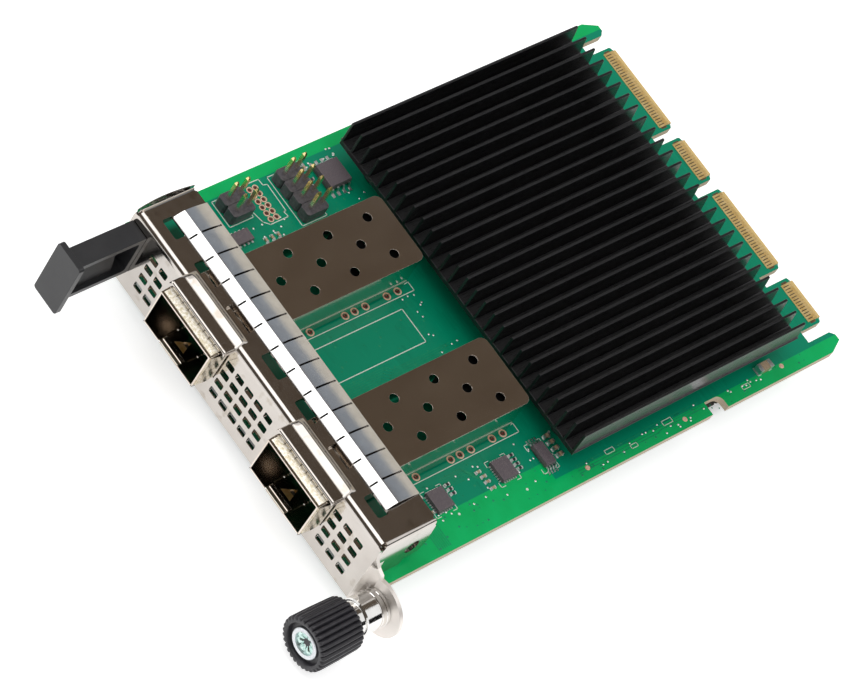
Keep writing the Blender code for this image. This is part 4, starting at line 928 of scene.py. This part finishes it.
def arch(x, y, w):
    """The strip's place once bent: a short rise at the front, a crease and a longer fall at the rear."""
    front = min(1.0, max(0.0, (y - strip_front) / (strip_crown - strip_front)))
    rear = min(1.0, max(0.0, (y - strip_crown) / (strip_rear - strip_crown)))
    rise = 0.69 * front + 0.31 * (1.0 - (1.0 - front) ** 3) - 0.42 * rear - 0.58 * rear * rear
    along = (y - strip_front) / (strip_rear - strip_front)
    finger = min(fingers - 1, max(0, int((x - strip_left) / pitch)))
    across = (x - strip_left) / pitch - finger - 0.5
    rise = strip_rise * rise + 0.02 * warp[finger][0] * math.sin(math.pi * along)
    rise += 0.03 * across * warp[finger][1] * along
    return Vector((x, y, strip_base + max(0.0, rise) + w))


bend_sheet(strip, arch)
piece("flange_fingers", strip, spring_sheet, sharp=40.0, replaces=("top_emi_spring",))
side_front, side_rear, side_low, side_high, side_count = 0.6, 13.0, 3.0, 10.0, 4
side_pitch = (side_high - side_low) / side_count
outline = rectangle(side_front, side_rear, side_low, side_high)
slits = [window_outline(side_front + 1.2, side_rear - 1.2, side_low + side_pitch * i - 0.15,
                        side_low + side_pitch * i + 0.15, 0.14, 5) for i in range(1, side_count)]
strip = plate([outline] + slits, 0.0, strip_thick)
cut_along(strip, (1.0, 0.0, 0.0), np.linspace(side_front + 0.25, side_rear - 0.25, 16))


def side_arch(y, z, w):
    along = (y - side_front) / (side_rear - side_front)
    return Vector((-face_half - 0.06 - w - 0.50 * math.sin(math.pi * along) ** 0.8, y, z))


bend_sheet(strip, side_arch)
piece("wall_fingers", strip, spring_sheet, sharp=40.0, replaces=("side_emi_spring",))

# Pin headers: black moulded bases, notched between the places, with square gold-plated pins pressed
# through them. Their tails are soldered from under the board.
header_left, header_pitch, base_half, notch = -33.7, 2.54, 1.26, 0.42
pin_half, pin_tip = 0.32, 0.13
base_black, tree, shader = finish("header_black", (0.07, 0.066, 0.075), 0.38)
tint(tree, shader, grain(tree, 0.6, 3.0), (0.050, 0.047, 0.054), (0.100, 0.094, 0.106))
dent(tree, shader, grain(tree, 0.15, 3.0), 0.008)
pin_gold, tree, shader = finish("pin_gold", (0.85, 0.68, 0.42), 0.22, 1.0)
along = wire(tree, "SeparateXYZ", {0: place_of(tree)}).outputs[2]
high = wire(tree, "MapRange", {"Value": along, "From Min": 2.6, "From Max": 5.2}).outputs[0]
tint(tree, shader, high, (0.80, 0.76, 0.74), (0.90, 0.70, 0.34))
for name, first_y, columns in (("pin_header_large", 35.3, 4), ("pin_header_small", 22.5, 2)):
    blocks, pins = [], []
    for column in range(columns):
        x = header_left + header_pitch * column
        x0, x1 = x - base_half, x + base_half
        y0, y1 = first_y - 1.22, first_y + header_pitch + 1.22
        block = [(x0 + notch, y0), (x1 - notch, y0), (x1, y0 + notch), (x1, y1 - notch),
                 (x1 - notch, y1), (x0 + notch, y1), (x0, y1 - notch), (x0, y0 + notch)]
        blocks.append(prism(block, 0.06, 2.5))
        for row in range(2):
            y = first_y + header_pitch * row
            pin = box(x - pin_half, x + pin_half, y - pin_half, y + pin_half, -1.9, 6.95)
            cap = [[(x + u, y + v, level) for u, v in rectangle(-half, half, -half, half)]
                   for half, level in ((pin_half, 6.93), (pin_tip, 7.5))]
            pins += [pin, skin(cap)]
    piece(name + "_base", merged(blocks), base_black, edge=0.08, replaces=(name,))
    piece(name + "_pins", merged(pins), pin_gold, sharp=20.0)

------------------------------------

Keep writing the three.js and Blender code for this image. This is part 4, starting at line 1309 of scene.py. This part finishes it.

------------------------------------

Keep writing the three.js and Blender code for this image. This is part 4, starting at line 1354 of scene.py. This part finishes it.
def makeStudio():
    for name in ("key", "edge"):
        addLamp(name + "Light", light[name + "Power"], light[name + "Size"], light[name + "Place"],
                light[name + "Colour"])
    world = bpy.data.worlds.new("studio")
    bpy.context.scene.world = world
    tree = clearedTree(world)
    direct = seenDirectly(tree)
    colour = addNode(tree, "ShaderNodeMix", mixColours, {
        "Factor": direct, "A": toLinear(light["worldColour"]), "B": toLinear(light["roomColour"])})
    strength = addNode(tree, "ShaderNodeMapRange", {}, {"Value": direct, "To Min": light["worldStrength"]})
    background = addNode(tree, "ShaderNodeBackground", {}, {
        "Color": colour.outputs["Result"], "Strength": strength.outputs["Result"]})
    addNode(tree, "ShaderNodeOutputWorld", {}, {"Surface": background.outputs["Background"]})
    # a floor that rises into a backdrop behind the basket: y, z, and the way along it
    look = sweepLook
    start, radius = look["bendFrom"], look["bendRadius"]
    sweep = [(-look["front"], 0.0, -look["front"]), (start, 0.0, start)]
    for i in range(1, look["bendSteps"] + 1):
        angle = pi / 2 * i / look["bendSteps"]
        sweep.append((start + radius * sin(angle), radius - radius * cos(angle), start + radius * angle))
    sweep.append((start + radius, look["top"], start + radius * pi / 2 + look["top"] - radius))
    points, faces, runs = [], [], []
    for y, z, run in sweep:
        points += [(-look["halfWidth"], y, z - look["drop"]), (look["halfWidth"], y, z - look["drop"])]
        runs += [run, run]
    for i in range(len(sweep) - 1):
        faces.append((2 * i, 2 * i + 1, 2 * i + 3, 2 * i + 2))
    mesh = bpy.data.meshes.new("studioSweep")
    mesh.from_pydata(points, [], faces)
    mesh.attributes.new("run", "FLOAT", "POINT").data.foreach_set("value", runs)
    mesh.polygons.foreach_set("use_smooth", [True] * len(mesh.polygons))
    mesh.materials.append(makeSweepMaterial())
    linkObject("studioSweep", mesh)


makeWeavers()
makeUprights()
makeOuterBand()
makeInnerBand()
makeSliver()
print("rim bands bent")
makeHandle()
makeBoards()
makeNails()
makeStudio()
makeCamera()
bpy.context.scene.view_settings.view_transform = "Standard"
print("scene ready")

------------------------------------

__EXERCISE BRIEF__
With the first line being the one containing "Keep writing the Blender" and the last line the one containing "return Vector((-face_half - 0.06", transcribe exactly the lines above that fall in that range.

__EXERCISE SOLUTION__
Keep writing the Blender code for this image. This is part 4, starting at line 928 of scene.py. This part finishes it.
def arch(x, y, w):
    """The strip's place once bent: a short rise at the front, a crease and a longer fall at the rear."""
    front = min(1.0, max(0.0, (y - strip_front) / (strip_crown - strip_front)))
    rear = min(1.0, max(0.0, (y - strip_crown) / (strip_rear - strip_crown)))
    rise = 0.69 * front + 0.31 * (1.0 - (1.0 - front) ** 3) - 0.42 * rear - 0.58 * rear * rear
    along = (y - strip_front) / (strip_rear - strip_front)
    finger = min(fingers - 1, max(0, int((x - strip_left) / pitch)))
    across = (x - strip_left) / pitch - finger - 0.5
    rise = strip_rise * rise + 0.02 * warp[finger][0] * math.sin(math.pi * along)
    rise += 0.03 * across * warp[finger][1] * along
    return Vector((x, y, strip_base + max(0.0, rise) + w))


bend_sheet(strip, arch)
piece("flange_fingers", strip, spring_sheet, sharp=40.0, replaces=("top_emi_spring",))
side_front, side_rear, side_low, side_high, side_count = 0.6, 13.0, 3.0, 10.0, 4
side_pitch = (side_high - side_low) / side_count
outline = rectangle(side_front, side_rear, side_low, side_high)
slits = [window_outline(side_front + 1.2, side_rear - 1.2, side_low + side_pitch * i - 0.15,
                        side_low + side_pitch * i + 0.15, 0.14, 5) for i in range(1, side_count)]
strip = plate([outline] + slits, 0.0, strip_thick)
cut_along(strip, (1.0, 0.0, 0.0), np.linspace(side_front + 0.25, side_rear - 0.25, 16))


def side_arch(y, z, w):
    along = (y - side_front) / (side_rear - side_front)
    return Vector((-face_half - 0.06 - w - 0.50 * math.sin(math.pi * along) ** 0.8, y, z))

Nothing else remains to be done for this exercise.